Proteas ready to challenge at T20 World Cup

12 March 2014

The Proteas will go in search of their first major ICC title since the 1998 Champions Trophy when the ICC T20 World Cup begins on 16 March in Bangladesh. Faf du Plessis’ team is currently ranked third in the world.

In four previous T20 World Cups, South Africa’s best performance was reaching the semi-finals in England in 2009. However, in the last World Cup in Sri Lanka in 2012, the side performed poorly, losing all three of their group games to Pakistan, Australia and India to exit the event early. No doubt, that would have stung and the team will be out to turn its fortunes around.

South Africa’s first match, against Sri Lanka in Chittagong, will be the 14th of the tournament and takes place on 22 March; the first week of the event will see second-tier nations in action, competing for two places in the Super 10 phase of the tournament.

‘Sub-continental conditions’

“We have two warm-up matches, one against Pakistan and the other against Bangladesh A,” Du Plessis told Cricket South Africa in Durban on Tuesday. “That’s great for us because it will be played in sub-continental conditions.”

In 2013, the Proteas defeated Sri Lanka, currently ranked number one, and Pakistan, currently ranked number four, away from home, which will give them confidence that they can produce the goods in Asian conditions.

‘Biggest key’

“For me the biggest key for us as a team is our reflection points,” Du Plessis said. “We beat Sri Lanka after getting hammered in the ODIs. Mentally we were nowhere but managed to pick ourselves up to win the series 2-1. We went to Dubai and beat Pakistan 2-0, which is why I feel that we are ready for the World Cup.”

AB de Villiers

Besides the role Du Plessis has to play as captain and one of the team’s leading batsmen, a lot will rest on the shoulders of AB de Villiers, who is generally regarded as the best batsman in the world at present.

He is number one in the test rankings, number two in the one-day international rankings, but only 38th in the T20 rankings. That last ranking means little, however. De Villiers has all the shots to take any game by the scruff of the neck and make it his own. He is a scary challenge for any bowler.

David Miller

Another batsman who is a nasty proposition for opposition bowlers is the left-handed David Miller, whose clean, power-hitting is among the most devastating in the game. He proved his destructive abilities with a stunning 101 not out off of just 38 balls for the Kings XI Punjab against the Royal Challengers Bangalore in last season’s Indian Premier League.

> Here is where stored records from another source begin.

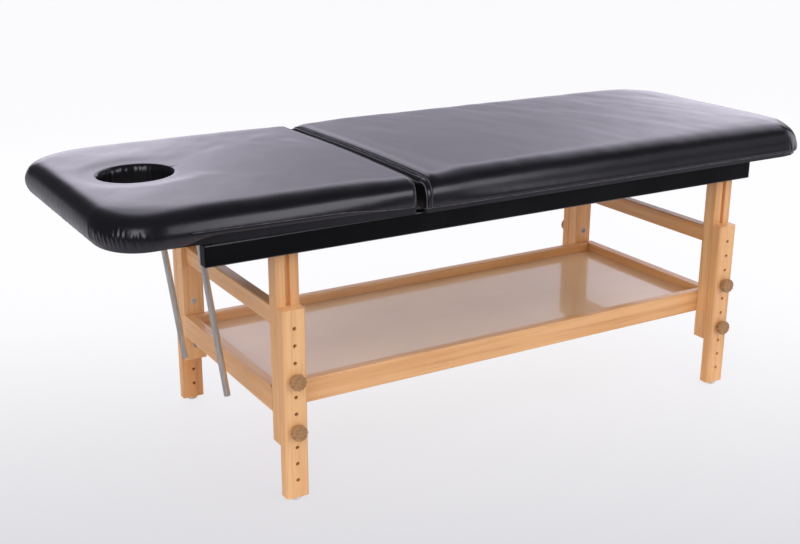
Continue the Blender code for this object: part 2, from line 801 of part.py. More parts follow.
# Props: a bent sheet bracket with a pin through its cheeks, and the tube that swings on the pin.
def prop_bracket():
    """A foot plate under the board and two round-ended cheeks, with the pin at the origin."""
    inner = prop_radius + bracket_side_clearance
    outer = inner + bracket_sheet
    top = prop_pin_below_board - seat_gap
    foot_size = (bracket_length, 2 * (outer + bracket_foot_width), bracket_sheet)
    foot_plate = box(foot_size, (0, 0, top - bracket_sheet / 2))
    half = bracket_cheek_width / 2
    round_end = half * bracket_cheek_round_share
    radii = (round_end, round_end, 0, 0)
    upright = Matrix.Rotation(quarter_turn, 4, "X")
    cheeks = []
    for start in (outer, -inner):
        cheek_top = top - bracket_sheet / 2
        outline = rounded_outline(-half, half, -bracket_below_pin, cheek_top, radii, corner_steps)
        cheeks.append(moved(extruded([outline], bracket_sheet), (0, start, 0), upright))
    hole = cylinder(
        prop_pin_radius + prop_pin_clearance,
        (0, -outer - overrun, 0),
        (0, outer + overrun, 0),
        prop_pin_steps,
    )
    return combined(combined(foot_plate, "UNION", cheeks), "DIFFERENCE", [hole])


def prop_tube():
    """The tube, open at its foot, with the pin's hole through its walls at the origin."""
    top = prop_pin_from_end
    foot = top - prop_length
    tube = cylinder(prop_radius, (0, 0, foot), (0, 0, top), prop_sides)
    bore = cylinder(prop_bore_radius, (0, 0, foot - overrun), (0, 0, top + overrun), prop_sides)
    reach = prop_radius + overrun
    hole = cylinder(prop_pin_radius + prop_pin_clearance, (0, -reach, 0), (0, reach, 0), prop_pin_steps)
    return combined(tube, "DIFFERENCE", [bore, hole])


bracket_outer = prop_radius + bracket_side_clearance + bracket_sheet + seat_gap
bracket_mesh = prop_bracket()
tube_mesh = prop_tube()
pin_head_end = bracket_outer + prop_pin_head_length
prop_pin_mesh = moved(
    turned(
        [
            (0, pin_head_end),
            (prop_pin_head_radius, pin_head_end),
            (prop_pin_head_radius, bracket_outer),
            (prop_pin_radius, bracket_outer),
            (prop_pin_radius, -bracket_outer),
            (prop_pin_head_radius, -bracket_outer),
            (prop_pin_head_radius, -pin_head_end),
            (0, -pin_head_end),
        ],
        prop_pin_steps,
    ),
    turn=Matrix.Rotation(quarter_turn, 4, "X"),
)
prop_x = leg_head_x - prop_before_post - joint_x
for side, sign in sides.items():
    pivot = (prop_x, sign * prop_spacing / 2, board_bottom - prop_pin_below_board)
    place(f"prop_bracket_{side}", bracket_mesh, "steel", pivot, parent=head_axis)
    place(f"prop_pin_{side}", prop_pin_mesh, "bright_steel", pivot, parent=head_axis)
    prop_axis = empty(f"prop_axis_{side}", pivot, head_axis)
    prop_axis.rotation_euler = (0, -head_rest_tilt - prop_lean, 0)
    place(f"prop_tube_{side}", tube_mesh, "steel", parent=prop_axis)
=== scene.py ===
"""The massage table in the studio: finishes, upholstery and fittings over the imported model."""

import math

import bmesh
import bpy
import numpy as np
from mathutils import Matrix, Vector
from mathutils.bvhtree import BVHTree


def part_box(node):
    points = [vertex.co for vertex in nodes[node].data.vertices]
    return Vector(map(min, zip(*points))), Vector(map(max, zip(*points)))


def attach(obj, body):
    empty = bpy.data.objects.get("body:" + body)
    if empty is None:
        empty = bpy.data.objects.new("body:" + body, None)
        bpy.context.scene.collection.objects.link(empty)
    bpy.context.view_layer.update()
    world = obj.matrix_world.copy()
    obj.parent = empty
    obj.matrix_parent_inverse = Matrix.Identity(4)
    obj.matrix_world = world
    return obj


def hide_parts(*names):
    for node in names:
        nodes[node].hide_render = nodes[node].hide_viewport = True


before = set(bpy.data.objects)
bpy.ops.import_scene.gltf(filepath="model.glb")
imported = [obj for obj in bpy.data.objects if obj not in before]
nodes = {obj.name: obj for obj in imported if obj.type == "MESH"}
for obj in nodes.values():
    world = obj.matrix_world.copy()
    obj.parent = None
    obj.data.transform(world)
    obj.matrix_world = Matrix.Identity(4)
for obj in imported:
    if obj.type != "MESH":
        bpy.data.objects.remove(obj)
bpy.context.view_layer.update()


# The camera stands off the near head-end corner, a little under twice as high as the table, and looks
# down along the top. Its place, turn and lens were solved from the leg holes and the rails' ends.
camera_place = (-1.5999, -2.4794, 1.3287)
camera_yaw, camera_pitch, camera_roll = 0.5403, -0.3210, 0.0044
ahead = Vector((
    math.sin(camera_yaw) * math.cos(camera_pitch),
    math.cos(camera_yaw) * math.cos(camera_pitch),
    math.sin(camera_pitch),
))
level_right = Vector((math.cos(camera_yaw), -math.sin(camera_yaw), 0))
level_up = level_right.cross(ahead)
right = level_right * math.cos(camera_roll) + level_up * math.sin(camera_roll)
up = level_up * math.cos(camera_roll) - level_right * math.sin(camera_roll)
lens = bpy.data.cameras.new("camera")
lens.sensor_width = 36
lens.lens = 53.716
lens.clip_end = 100
camera = bpy.data.objects.new("camera", lens)
bpy.context.scene.collection.objects.link(camera)
camera_turn = Matrix((right, up, -ahead)).transposed().to_4x4()
camera.matrix_world = Matrix.Translation(camera_place) @ camera_turn
bpy.context.scene.camera = camera


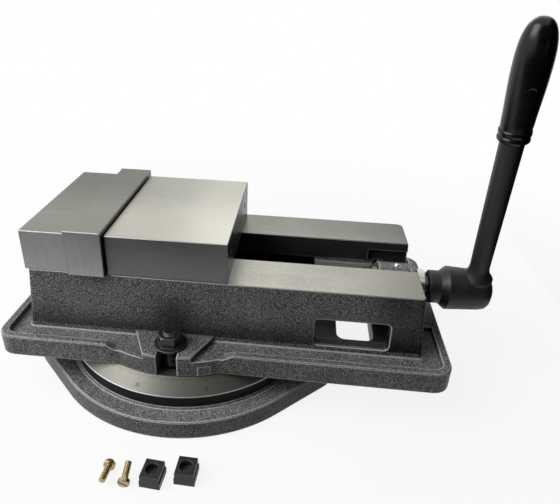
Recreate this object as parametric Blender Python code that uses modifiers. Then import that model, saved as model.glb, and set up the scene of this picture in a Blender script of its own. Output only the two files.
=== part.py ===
"""Swivel machine vise, 152 mm jaws, built in metres with +Z up.

The origin is the swivel centre on the table, +X points to the crank and -Y to the front.
"""
import math

import bmesh
import bpy
from mathutils import Matrix, Vector

# Clearances, shared rounding and how far a cutter runs past the face it opens
GAP = 0.0003
SLIDE_GAP = 0.0003
OVERCUT = 0.0100
LAP = 0.0010
EDGE = 0.0006
CAST_EDGE = 0.0010

# The inner face of the screw's bearing housing, from which the bed's right end is set out
HOUSING_X = 0.1945

# Swivel base
BASE_RADIUS = 0.1472
BASE_RIM_Z = 0.0176
BASE_DRAFT = 0.0019
EAR_CENTRE_X = 0.1340
EAR_CENTRE_Y = 0.0478
EAR_CORNER = 0.0200
DRUM_RADIUS = 0.1282
BEVEL_FOOT_Z = 0.0311
BEVEL_TOP_RADIUS = 0.1157
DRUM_TOP_Z = 0.0443
EAR_SLOT_WIDTH = 0.0165
EAR_SLOT_X = 0.1410
UNDER_RECESS_RADIUS = 0.0860
UNDER_BOSS_RADIUS = 0.0400
UNDER_RECESS = 0.0030
KEYWAY_WIDTH = 0.0163
KEYWAY_DEPTH = 0.0063
KEYWAY_X = (0.0960, 0.1350)
KEY_TAP_X = 0.1140
KEY_TAP_RADIUS = 0.0026
KEY_TAP_TOP = 0.0155

# Ring slot and clamp bolts
RING_RADIUS = 0.0965
RING_NECK = 0.0180
RING_WIDE = 0.0250
RING_FLOOR_Z = 0.0200
RING_LEDGE_Z = 0.0320
BOLT_RADIUS = 0.0070
BOLT_HEAD = 0.0220
BOLT_HEAD_HEIGHT = 0.0090
BOLT_TOP_Z = 0.0820
NUT_FLANGE_RADIUS = 0.0152
NUT_FLANGE = 0.0018
NUT_FLATS = 0.0210
NUT_TOP_Z = 0.0797
NUT_CHAMFER = 0.0016
NUT_CONE = 0.0007
NUT_ROOM = 0.0006
BOLT_CHAMFER = 0.0014

# Swivel pivot
PIVOT_RADIUS = 0.0150
PIVOT_BOTTOM_Z = 0.0120
PIVOT_TOP_Z = 0.0560

# Bed flange
BED_BOTTOM_Z = DRUM_TOP_Z + GAP
BODY_END_SET = 0.0329
BODY_X = (-0.1395, HOUSING_X + BODY_END_SET)
FLANGE_END_SET = 0.0286
FLANGE_X = (-0.1672, BODY_X[1] + FLANGE_END_SET)
FLANGE_HALF = 0.1065
FLANGE_CORNER = 0.0160
FLOOR_Z = 0.0612
RIM_Z = 0.0664
RIM_WIDTH = 0.0072
RIM_DRAFT = 0.0012
RIM_BREAK_TOP = 0.0600
RIM_BREAK_FOOT = 0.0510
ARC_RADIUS = 0.1160
BOSS_HALF_INNER = 0.0380
BOSS_HALF_OUTER = 0.0212
NOTCH_WIDTH = 0.0190
END_PAD_HALF = 0.0370
INDEX_ANGLE = math.radians(17.0)
INDEX_WIDTH = 0.0124
INDEX_Z = (0.0462, 0.0560)
INDEX_PROUD = 0.0009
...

More recently, he struck an unbeaten 93 off just 37 deliveries for the Sunfoil Dolphins in the semi-finals of the Ram Slam T20 Challenge. The Dolphins went on to win the competition, with Miller topping the run scoring charts with 383 at an average of 47.87 and an astonishing strike rate of 153.20.

There have been some calls for coach Russell Domingo to bat De Villiers at number three and Miller at number four to get the most out of their match-winning abilities.

Quinton de Kock

Quinton de Kock scored only four runs less than Miller in the Ram Slam T20 Challenge at 42.11 and a strike rate of 132.98. While he lacks experience, he showed, with three consecutive centuries against India in one-day internationals, that he is capable of taking apart any international attack.

While a player like Miller is recognised for his ability to turn a match on its head with his clean hitting, one would not necessarily think of Hashim Amla in those terms, but he was almost as effective in the recently concluded Ram Slam T20 Challenge, making 317 runs at 45.28 and a strike rate of 143.43, not far off of Miller’s outstanding mark.


On the bowling front, Dale Steyn and Morne Morkel will lead the pace attack. Neither has anything to prove. They will be a tough test for any batting line-up and will be supported by Lonwabo Tsotsobe, who has established himself as an effective bowler in the T20 format.

JP Duminy will provide an all-round contribution, including as an off-spinner, while leg spinner Imran Tahir, according to captain Du Plessis, is as important to the South African attack as Dale Steyn.

‘He’s a game-changer’

“He does really well in those conditions and we, as a team, back him completely,” Du Plessis told the South African Press Association (Sapa) on Tuesday. “I understand he’s a game-changer and I also understand what comes with that. Imran is never a guy that needs to bowl and keep the run rate down for you.

“He’s a wicket-taker and you need to get the best out of him, bowl him in situations where we are looking to get wickets.”

Albie Morkel and Wayne Parnell will provide experience and all-round ability, Farhaan Berhaiden adds batting depth, Aaron Phangiso is an off-spin specialist, and newcomer Beuran Hendricks provides an exciting left-arm pace option.

Group 1

South Africa is in Group 1 of the Super 10’s, together with Sri Lanka, England, New Zealand and the winner of Group B, which features Bangladesh, Afghanistan, Hong Kong and Nepal.

The West Indies are the defending champions.